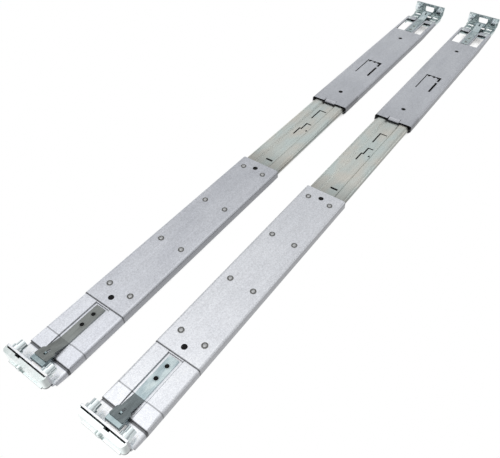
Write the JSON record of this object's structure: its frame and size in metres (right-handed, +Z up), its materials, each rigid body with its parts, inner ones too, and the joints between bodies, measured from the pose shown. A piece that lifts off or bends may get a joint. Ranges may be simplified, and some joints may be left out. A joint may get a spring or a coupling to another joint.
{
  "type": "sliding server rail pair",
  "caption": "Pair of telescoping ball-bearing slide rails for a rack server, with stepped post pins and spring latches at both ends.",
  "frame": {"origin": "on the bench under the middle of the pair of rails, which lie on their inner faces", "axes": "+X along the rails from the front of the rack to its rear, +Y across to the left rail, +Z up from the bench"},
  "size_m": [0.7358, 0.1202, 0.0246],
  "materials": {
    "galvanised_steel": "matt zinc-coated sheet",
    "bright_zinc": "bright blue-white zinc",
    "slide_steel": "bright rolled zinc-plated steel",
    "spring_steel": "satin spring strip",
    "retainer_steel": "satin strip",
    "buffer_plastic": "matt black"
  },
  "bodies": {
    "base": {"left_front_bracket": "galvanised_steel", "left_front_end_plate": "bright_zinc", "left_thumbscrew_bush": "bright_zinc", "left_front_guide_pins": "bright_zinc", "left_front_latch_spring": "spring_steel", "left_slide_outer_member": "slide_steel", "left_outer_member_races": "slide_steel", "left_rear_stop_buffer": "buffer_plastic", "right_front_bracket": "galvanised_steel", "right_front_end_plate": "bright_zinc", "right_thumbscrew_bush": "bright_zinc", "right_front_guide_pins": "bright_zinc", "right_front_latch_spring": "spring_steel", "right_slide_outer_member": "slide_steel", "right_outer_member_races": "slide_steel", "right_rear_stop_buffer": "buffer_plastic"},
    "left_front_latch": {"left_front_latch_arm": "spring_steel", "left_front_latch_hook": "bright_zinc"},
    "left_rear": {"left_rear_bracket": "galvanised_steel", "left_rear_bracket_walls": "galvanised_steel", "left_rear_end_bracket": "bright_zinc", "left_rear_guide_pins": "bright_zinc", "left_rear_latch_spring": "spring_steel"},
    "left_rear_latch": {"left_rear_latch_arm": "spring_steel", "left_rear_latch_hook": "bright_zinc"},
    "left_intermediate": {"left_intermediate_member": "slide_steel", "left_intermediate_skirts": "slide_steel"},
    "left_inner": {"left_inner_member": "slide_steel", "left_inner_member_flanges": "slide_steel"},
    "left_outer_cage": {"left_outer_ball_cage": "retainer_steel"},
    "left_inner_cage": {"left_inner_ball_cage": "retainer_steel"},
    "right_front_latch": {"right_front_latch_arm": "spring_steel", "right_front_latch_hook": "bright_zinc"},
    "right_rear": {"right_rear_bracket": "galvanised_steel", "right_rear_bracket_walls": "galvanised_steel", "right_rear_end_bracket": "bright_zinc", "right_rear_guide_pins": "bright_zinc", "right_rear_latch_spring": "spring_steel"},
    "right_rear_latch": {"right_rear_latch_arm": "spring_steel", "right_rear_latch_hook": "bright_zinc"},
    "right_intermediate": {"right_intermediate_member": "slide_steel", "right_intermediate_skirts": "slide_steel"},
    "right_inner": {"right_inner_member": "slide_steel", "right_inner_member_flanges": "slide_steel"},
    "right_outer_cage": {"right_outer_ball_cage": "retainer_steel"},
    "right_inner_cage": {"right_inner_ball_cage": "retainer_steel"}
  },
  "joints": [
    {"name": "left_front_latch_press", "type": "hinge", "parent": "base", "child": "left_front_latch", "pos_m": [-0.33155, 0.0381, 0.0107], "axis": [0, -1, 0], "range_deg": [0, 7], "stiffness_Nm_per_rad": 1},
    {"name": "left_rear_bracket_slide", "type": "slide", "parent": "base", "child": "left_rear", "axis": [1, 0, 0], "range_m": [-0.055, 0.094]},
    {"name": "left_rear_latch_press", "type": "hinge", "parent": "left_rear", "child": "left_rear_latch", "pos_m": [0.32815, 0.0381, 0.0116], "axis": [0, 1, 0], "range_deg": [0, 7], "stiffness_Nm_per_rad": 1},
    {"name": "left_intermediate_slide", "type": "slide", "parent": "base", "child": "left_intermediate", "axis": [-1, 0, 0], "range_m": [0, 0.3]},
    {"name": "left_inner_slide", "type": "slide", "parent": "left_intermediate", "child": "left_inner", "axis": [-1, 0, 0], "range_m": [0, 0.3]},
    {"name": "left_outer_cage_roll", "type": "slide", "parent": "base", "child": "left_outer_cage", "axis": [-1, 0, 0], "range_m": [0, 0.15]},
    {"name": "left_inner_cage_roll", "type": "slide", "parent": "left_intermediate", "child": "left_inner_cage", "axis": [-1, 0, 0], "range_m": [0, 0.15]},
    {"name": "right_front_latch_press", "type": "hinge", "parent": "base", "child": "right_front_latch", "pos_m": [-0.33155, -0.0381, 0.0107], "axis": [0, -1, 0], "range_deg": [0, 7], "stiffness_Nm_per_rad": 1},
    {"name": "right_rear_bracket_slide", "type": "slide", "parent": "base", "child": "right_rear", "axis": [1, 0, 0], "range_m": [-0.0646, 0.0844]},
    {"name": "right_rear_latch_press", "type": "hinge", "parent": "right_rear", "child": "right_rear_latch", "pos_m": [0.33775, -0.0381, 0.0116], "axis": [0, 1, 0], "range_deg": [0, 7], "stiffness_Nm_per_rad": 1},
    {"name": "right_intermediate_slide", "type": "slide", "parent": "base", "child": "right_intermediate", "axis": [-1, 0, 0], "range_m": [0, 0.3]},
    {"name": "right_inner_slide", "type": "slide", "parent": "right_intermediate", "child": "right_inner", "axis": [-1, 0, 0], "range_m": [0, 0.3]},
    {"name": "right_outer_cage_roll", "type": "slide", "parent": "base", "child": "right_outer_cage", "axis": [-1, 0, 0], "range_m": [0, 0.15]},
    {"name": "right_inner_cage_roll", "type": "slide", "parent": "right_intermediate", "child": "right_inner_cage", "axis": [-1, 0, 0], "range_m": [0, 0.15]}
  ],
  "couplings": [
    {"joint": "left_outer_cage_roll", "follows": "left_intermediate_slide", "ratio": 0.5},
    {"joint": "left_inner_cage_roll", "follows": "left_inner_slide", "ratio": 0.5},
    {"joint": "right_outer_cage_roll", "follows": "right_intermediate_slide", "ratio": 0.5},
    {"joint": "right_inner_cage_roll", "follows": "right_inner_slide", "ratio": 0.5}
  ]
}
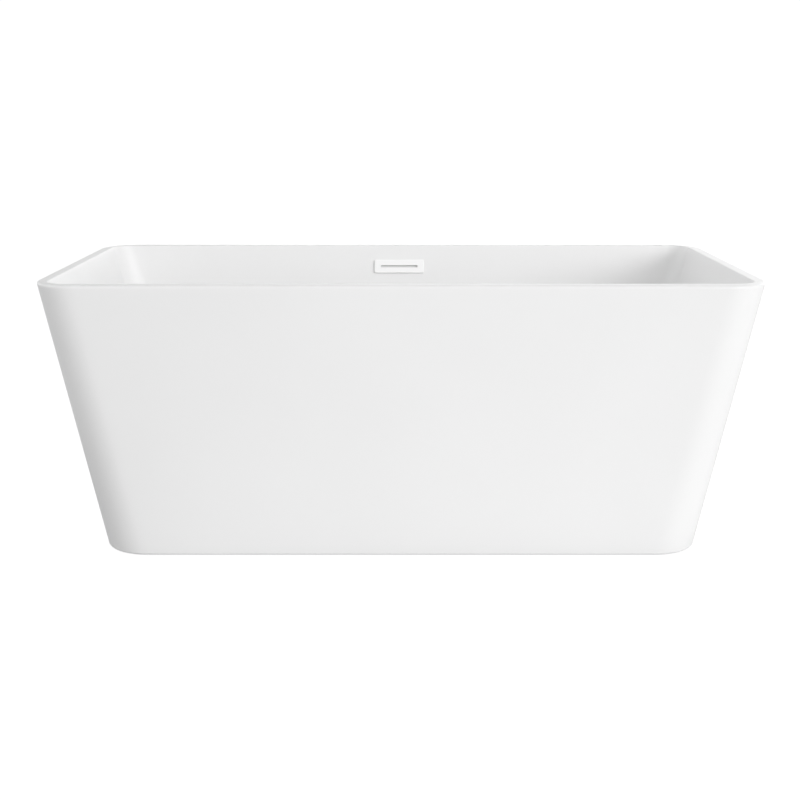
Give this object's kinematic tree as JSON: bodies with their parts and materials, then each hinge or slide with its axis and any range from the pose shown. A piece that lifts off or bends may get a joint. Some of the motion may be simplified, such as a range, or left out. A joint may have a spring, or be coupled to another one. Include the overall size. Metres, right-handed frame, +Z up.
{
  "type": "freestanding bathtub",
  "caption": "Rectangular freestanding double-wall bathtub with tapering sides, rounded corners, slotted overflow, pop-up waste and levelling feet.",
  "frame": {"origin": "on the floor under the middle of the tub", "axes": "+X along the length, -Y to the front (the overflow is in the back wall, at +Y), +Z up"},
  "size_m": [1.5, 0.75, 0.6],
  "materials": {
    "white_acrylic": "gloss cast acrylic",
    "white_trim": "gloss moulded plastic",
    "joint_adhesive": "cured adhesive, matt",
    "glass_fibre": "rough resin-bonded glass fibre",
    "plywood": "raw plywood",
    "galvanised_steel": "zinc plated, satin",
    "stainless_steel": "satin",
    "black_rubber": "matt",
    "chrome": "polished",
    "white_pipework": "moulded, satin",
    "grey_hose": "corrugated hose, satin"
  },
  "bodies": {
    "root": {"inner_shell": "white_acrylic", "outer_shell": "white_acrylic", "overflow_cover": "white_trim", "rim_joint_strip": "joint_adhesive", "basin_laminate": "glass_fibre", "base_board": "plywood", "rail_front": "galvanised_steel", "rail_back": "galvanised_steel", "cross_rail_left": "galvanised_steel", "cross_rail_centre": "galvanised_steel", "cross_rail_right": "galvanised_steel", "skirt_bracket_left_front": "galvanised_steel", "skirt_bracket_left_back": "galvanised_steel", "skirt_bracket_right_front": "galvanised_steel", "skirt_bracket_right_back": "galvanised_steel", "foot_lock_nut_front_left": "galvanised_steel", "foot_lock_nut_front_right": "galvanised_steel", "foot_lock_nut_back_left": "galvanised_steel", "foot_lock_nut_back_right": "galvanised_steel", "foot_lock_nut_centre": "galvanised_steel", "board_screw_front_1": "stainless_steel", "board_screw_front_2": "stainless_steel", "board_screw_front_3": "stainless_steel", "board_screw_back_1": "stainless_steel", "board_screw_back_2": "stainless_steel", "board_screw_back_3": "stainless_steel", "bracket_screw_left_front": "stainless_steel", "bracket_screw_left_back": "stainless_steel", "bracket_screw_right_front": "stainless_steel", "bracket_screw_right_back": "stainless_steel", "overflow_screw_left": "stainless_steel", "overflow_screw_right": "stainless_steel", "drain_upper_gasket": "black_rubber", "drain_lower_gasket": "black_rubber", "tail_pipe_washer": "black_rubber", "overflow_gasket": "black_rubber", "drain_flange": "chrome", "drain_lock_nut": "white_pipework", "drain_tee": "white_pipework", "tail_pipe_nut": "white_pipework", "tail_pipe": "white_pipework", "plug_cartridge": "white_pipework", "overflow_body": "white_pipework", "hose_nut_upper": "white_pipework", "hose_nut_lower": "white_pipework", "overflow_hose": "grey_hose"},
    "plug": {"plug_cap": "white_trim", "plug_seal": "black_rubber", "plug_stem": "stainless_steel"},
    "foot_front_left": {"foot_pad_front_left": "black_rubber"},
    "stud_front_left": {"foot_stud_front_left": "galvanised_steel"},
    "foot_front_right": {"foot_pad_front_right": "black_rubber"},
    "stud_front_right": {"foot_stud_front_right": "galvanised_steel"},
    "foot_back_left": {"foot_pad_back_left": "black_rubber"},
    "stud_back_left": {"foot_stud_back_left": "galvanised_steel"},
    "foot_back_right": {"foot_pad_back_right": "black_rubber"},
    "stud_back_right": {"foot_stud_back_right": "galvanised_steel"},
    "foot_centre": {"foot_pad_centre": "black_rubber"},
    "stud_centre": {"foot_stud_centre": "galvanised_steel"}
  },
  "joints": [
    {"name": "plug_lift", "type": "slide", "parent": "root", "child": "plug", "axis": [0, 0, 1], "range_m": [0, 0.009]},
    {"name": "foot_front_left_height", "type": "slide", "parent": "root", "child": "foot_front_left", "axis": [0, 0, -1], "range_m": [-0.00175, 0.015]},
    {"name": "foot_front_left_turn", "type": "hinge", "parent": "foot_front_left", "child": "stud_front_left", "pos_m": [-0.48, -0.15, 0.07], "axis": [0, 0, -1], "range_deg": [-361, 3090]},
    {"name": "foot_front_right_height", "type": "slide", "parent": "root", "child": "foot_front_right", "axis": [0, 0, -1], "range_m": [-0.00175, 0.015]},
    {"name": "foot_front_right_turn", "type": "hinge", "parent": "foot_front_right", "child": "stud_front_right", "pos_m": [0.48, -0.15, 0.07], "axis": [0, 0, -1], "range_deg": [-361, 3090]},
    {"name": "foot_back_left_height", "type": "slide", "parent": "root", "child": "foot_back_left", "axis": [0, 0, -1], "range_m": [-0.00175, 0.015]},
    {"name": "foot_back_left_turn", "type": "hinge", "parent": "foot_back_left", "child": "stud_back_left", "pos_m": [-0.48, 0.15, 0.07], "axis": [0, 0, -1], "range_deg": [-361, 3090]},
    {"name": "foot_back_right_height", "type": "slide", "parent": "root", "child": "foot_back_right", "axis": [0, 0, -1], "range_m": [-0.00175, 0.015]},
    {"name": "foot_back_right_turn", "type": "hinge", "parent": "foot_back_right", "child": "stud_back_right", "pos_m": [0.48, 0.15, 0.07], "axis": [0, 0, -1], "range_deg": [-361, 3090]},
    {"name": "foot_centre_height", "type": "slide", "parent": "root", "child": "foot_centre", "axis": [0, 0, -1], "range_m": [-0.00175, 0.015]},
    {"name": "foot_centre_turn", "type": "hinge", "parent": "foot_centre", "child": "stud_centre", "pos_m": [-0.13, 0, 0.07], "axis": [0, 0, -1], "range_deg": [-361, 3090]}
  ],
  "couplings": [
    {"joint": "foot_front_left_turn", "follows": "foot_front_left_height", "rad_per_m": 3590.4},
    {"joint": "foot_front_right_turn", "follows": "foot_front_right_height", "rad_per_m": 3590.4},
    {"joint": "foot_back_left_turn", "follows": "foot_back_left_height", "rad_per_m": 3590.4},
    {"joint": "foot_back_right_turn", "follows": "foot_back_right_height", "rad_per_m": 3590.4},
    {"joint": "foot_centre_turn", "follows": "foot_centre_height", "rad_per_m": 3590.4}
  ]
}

········

EXERCISE: Look for the word "object" and return every line where it occurs.

WRITTEN ANSWER:
Write the JSON record of this object's structure: its frame and size in metres (right-handed, +Z up), its materials, each rigid body with its parts, inner ones too, and the joints between bodies, measured from the pose shown. A piece that lifts off or bends may get a joint. Ranges may be simplified, and some joints may be left out. A joint may get a spring or a coupling to another joint.
Give this object's kinematic tree as JSON: bodies with their parts and materials, then each hinge or slide with its axis and any range from the pose shown. A piece that lifts off or bends may get a joint. Some of the motion may be simplified, such as a range, or left out. A joint may have a spring, or be coupled to another one. Include the overall size. Metres, right-handed frame, +Z up.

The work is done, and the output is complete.